2. Closure Under Addition

Is $W$ closed under addition? Let's take two arbitrary symmetric matrices, say $A$ and $B$:

$A = \begin{bmatrix} a_1 & b_1 \\ b_1 & c_1 \end{bmatrix}$, $B = \begin{bmatrix} a_2 & b_2 \\ b_2 & c_2 \end{bmatrix}$

Now, let's add them:

$A + B = \begin{bmatrix} a_1 + a_2 & b_1 + b_2 \\ b_1 + b_2 & c_1 + c_2 \end{bmatrix}$

To check if $A + B$ is symmetric, we need to see if it's equal to its transpose. The transpose of $A + B$ is:

$(A + B)^T = \begin{bmatrix} a_1 + a_2 & b_1 + b_2 \\ b_1 + b_2 & c_1 + c_2 \end{bmatrix}^T = \begin{bmatrix} a_1 + a_2 & b_1 + b_2 \\ b_1 + b_2 & c_1 + c_2 \end{bmatrix}$

Since $A + B = (A + B)^T$, the sum of two symmetric matrices is also symmetric. Therefore, $W$ is closed under addition, and the second condition is satisfied.

3. Closure Under Scalar Multiplication

Is $W$ closed under scalar multiplication?
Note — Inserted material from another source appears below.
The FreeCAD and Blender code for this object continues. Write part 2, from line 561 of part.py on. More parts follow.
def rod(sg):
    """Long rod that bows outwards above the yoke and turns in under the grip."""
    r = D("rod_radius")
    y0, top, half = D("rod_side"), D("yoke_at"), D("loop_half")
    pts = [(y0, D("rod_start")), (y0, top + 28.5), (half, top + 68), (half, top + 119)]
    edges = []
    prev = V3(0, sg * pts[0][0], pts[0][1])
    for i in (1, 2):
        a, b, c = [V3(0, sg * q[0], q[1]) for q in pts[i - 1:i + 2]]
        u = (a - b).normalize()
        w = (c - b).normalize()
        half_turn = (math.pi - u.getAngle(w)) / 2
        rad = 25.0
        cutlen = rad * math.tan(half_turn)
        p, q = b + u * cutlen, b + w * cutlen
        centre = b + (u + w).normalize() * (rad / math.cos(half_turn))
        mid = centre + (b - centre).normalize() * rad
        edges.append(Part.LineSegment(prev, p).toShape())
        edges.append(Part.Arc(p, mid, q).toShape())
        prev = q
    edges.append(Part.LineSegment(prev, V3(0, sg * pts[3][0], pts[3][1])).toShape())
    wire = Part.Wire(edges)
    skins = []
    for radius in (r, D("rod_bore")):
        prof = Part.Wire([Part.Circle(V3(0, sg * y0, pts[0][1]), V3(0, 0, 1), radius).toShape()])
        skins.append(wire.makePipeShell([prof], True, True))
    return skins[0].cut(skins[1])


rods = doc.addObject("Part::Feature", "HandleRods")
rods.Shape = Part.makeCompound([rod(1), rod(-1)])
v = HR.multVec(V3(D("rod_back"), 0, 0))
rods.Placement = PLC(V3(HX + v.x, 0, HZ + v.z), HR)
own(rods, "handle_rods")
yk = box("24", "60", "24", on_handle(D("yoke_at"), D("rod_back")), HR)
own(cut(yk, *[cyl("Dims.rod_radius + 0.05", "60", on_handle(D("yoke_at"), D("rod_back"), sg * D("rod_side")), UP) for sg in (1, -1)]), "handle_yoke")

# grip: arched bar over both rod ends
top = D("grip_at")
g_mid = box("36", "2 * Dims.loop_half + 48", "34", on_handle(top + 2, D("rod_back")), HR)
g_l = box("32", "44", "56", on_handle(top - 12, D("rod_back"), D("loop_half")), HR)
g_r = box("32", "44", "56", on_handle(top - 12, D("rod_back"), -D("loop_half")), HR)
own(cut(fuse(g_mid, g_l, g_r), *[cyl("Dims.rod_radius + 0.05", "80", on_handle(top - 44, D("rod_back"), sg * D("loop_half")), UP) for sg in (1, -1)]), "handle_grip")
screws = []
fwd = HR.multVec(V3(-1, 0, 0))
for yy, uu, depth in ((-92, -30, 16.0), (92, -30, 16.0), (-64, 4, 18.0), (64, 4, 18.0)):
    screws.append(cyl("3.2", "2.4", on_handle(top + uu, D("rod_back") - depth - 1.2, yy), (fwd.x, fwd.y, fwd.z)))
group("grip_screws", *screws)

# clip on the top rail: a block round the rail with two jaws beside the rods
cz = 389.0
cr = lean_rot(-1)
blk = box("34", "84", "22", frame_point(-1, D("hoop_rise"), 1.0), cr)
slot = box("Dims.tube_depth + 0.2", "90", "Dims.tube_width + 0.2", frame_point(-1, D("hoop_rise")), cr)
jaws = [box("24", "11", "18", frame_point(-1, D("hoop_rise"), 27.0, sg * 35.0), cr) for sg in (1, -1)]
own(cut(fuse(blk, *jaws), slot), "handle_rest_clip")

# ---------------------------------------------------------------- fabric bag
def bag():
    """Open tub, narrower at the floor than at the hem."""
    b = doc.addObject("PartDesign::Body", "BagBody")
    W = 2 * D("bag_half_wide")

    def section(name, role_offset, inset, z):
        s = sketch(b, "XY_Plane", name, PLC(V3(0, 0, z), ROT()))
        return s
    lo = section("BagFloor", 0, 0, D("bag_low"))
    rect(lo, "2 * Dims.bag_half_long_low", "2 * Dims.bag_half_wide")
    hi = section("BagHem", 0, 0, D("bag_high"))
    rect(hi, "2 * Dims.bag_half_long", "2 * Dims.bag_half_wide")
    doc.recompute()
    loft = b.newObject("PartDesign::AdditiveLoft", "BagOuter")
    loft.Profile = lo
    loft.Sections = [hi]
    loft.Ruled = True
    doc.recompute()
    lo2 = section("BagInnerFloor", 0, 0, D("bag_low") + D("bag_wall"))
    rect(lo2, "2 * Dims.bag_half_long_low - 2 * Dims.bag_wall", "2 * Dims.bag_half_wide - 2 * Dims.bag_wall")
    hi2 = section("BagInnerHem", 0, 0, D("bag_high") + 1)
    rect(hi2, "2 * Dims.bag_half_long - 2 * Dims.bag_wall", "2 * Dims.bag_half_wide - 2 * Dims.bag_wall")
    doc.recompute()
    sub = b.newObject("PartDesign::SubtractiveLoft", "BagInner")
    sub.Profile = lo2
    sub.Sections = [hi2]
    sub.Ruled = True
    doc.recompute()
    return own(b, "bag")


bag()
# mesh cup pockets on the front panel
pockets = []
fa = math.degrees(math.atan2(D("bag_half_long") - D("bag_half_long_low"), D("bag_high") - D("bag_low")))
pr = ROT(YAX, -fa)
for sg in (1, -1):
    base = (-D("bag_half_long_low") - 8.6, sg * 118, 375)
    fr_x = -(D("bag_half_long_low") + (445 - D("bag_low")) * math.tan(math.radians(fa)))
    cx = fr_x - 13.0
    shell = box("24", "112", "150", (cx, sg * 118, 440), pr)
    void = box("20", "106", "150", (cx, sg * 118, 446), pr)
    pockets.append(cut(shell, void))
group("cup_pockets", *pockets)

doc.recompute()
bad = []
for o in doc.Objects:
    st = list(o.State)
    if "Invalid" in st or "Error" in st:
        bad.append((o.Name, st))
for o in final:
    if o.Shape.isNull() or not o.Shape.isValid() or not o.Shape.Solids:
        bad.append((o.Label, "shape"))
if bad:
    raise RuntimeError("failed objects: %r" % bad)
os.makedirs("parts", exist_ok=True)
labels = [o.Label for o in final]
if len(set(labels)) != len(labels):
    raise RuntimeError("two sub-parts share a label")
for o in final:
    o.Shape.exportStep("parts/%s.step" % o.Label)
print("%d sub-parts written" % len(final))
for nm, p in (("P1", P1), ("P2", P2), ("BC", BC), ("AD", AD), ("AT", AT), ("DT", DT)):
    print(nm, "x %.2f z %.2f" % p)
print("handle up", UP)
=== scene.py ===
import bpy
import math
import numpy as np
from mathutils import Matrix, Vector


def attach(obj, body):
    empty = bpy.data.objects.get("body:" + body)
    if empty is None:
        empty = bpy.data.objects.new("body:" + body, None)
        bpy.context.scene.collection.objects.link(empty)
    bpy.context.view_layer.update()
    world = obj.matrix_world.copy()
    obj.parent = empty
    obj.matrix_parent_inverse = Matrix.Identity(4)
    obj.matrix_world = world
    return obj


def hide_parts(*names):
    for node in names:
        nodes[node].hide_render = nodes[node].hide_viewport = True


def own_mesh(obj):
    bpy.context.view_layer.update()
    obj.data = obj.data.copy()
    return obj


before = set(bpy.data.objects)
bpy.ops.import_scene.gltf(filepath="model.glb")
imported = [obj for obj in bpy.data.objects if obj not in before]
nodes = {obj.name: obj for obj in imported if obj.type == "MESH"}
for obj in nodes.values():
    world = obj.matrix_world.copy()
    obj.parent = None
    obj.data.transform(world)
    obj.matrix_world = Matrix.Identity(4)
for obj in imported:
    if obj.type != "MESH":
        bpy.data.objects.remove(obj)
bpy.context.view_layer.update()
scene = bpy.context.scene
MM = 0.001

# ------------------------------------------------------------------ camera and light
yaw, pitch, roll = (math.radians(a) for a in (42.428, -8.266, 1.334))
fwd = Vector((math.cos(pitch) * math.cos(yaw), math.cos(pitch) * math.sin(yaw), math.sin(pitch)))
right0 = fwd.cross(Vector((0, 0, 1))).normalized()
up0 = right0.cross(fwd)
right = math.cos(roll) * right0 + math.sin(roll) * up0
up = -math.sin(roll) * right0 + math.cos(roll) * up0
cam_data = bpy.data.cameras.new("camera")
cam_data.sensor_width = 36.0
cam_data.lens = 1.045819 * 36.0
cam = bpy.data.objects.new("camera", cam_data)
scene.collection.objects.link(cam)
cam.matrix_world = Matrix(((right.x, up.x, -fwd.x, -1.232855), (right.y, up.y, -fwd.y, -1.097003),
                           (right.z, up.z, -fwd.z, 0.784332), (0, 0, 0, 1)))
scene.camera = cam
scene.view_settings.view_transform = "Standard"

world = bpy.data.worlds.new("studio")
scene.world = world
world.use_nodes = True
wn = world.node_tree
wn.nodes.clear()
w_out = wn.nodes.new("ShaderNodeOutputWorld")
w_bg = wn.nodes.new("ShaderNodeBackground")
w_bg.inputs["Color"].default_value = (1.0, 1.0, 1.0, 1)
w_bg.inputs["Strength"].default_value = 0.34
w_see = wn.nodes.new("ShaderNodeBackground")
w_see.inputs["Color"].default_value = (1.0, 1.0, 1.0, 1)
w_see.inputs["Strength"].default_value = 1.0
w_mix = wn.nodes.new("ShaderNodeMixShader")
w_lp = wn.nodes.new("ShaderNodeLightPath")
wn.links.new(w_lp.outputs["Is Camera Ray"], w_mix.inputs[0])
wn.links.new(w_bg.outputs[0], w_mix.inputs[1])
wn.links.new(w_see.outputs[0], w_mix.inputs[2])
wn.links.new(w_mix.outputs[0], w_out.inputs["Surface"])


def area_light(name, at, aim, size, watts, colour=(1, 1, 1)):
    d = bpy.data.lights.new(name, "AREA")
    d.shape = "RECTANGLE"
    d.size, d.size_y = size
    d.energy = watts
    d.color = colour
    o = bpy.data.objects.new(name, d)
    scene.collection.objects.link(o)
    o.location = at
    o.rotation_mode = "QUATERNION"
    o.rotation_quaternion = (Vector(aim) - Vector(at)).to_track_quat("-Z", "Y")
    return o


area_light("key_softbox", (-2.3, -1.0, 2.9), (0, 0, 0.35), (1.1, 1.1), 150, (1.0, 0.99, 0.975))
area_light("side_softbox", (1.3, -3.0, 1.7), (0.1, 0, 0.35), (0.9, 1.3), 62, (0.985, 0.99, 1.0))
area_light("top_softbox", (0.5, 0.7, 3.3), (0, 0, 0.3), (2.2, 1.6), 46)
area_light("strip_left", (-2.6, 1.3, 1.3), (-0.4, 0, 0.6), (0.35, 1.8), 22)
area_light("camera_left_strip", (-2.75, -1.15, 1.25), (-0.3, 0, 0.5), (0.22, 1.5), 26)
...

Let's take a symmetric matrix $A$ and a scalar $k$ (a real number):

$A = \begin{bmatrix} a & b \\ b & c \end{bmatrix}$

Now, let's multiply $A$ by $k$:

$kA = \begin{bmatrix} ka & kb \\ kb & kc \end{bmatrix}$

To check if $kA$ is symmetric, we need to see if it's equal to its transpose. The transpose of $kA$ is:

$(kA)^T = \begin{bmatrix} ka & kb \\ kb & kc \end{bmatrix}^T = \begin{bmatrix} ka & kb \\ kb & kc \end{bmatrix}$

Since $kA = (kA)^T$, multiplying a symmetric matrix by a scalar results in another symmetric matrix. Therefore, $W$ is closed under scalar multiplication, and the third condition is satisfied.
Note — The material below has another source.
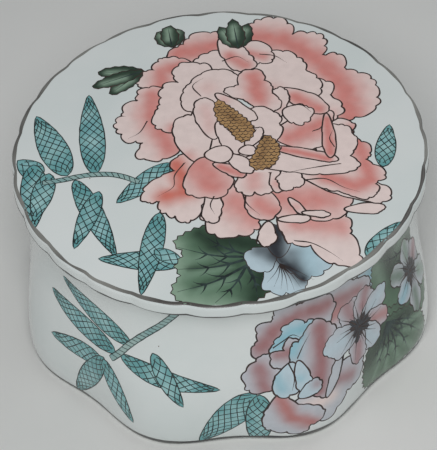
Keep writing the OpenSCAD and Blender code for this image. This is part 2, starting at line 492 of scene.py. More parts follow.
class Sheet:
    """Enamel on one surface: fills and strokes, each hiding what lies under it, cut into one flat mosaic."""

    def __init__(self, place, prefix, body, edge):
        self.place, self.prefix, self.body, self.edge = place, prefix, body, edge
        self.layers = []

    def fill(self, outline, tone, group):
        self.layers.append({"kind": "fill", "path": np.array(outline), "tone": tone, "group": group})

    def stroke(self, path, width=INK_W, group="ink", taper=0.0, closed=False):
        """A brush line along a path, swelling and thinning a little; taper thins its last part."""
        path = np.array(path, float)
        if closed:
            path = np.vstack([path, path[:1]])
        along = np.linspace(0, 1, len(path))
        sway = np.array([noise.noise(Vector((x * 0.45, y * 0.45, 7.0))) for x, y in path])
        half = width / 2 * (1 + 0.38 * sway)
        if taper:
            half = half * np.clip((1 - along) / taper, 0.15, 1)
        self.layers.append({"kind": "stroke", "path": path, "half": half, "group": group})

    def shape(self, outlines, tone, group, ink=INK_W, ink_group="ink"):
        """Outlines merged into one filled shape, with ink only round the whole."""
        for outline in outlines:
            self.stroke(outline, 2 * ink, ink_group, closed=True)
        for outline in outlines:
            self.fill(outline, tone, group)

    def make(self, finishes):
        """Cuts the layers into a mosaic and makes one piece of each group. finishes: group -> (material, slot)."""
        points = self.edge.tolist()
        edges = [(i, (i + 1) % len(points)) for i in range(len(points))]
        for layer in self.layers:
            path = layer["path"]
            if layer["kind"] == "stroke":
                ahead = np.gradient(path, axis=0)
                ahead = ahead / np.maximum(np.linalg.norm(ahead, axis=1), 1e-9)[:, None]
                side = np.column_stack([-ahead[:, 1], ahead[:, 0]]) * layer["half"][:, None]
                path = np.vstack([path + side, (path - side)[::-1]])
            start = len(points)
            points += path.tolist()
            edges += [(start + i, start + (i + 1) % len(path)) for i in range(len(path))]
        points += self.grid_points()
        corners, _, triangles, *_ = delaunay_2d_cdt([Vector(p) for p in points], edges, [], 0, 1e-4, False)
        corners = np.array([tuple(c) for c in corners])
        triangles = np.array(triangles)
        owner = self.owners(corners[triangles].mean(axis=1))
        made = []
        for group, (material, slot) in finishes.items():
            members = [k for k, layer in enumerate(self.layers) if layer["group"] == group]
            mine = np.isin(owner, members)
            if mine.any():
                made.append(self.slab(group, corners, triangles[mine], owner[mine], material))
        return made

    def grid_points(self):
        fills = [layer["path"] for layer in self.layers if layer["kind"] == "fill"]
        low = np.min([f.min(axis=0) for f in fills], axis=0)
        high = np.max([f.max(axis=0) for f in fills], axis=0)
        xs, ys = np.meshgrid(np.arange(low[0], high[0], GRID), np.arange(low[1], high[1], GRID * 0.87))
        xs = xs + (np.arange(len(xs)) % 2)[:, None] * GRID / 2
        spots = np.column_stack([xs.ravel(), ys.ravel()])
        wanted = np.zeros(len(spots), bool)
        for f in fills:
            wanted |= within(spots, f)
        return spots[wanted & within(spots, self.edge)].tolist()

    def owners(self, centres):
        """The topmost layer over each centre, or -1."""
        owner = np.full(len(centres), -1)
        on_surface = within(centres, self.edge)
        for k in range(len(self.layers) - 1, -1, -1):
            layer = self.layers[k]
            reach = layer["half"].max() if layer["kind"] == "stroke" else 0
            low, high = layer["path"].min(axis=0) - reach, layer["path"].max(axis=0) + reach
            near = np.flatnonzero((owner < 0) & on_surface & (centres >= low).all(axis=1)
                                  & (centres <= high).all(axis=1))
            if len(near) == 0:
                continue
            if layer["kind"] == "fill":
                hit = within(centres[near], layer["path"])
            else:
                hit = near_path(centres[near], layer["path"], layer["half"])
            owner[near[hit]] = k
        return owner

    def slab(self, group, corners, triangles, owner, material):
        """A thin closed slab of enamel over some triangles, coloured where its layers have a tone."""
        used, local = np.unique(triangles, return_inverse=True)
        local = local.reshape(triangles.shape)
        count = len(used)
        x, y = corners[used].T
        points = np.vstack([self.place(x, y, PAINT_LIFT), self.place(x, y, -PAINT_EMBED)])
        directed = {(a, b) for t in local.tolist() for a, b in zip(t, t[1:] + t[:1])}
        walls = [(a, a + count, b + count, b) for a, b in directed if (b, a) not in directed]
        walls.sort()
        faces = local.tolist() + (local[:, ::-1] + count).tolist() + walls
        piece = make_piece(f"{self.prefix}_{group}", points, faces, [material], self.body)
        if any("tone" in self.layers[k] for k in np.unique(owner)):
            self.colour(piece, corners[used], local, owner, walls)
        return piece

    def colour(self, piece, plan, local, owner, walls):
        count = len(plan)
        tints = np.ones((len(local), 3, 4))
        by_point = np.ones((count, 4))
        for k in np.unique(owner):
            rows = np.flatnonzero(owner == k)
            spots, place = np.unique(local[rows], return_inverse=True)
            shades = self.layers[k]["tone"](plan[spots])
            tints[rows, :, :3] = shades[place.reshape(len(rows), 3)]
            by_point[spots, :3] = shades
        rest = [v % count for face in (local[:, ::-1].tolist() + walls) for v in face]
        colours = np.vstack([tints.reshape(-1, 4), by_point[rest]])
        layer = piece.data.color_attributes.new("paint", "FLOAT_COLOR", "CORNER")
        layer.data.foreach_set("color", colours.ravel())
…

Since $W$ satisfies all three conditions, we can conclude that the set of all $2 \times 2$ symmetric matrices is a subspace of $V$.

Conclusion

So, there you have it! Both the set of all $2 \times 2$ lower triangular matrices and the set of all $2 \times 2$ symmetric matrices are subspaces of the vector space $V$ of all $2 \times 2$ real matrices. We verified this by checking the three essential conditions: the presence of the zero matrix, closure under addition, and closure under scalar multiplication. Hope this breakdown helps you better understand subspaces! Keep exploring the fascinating world of linear algebra!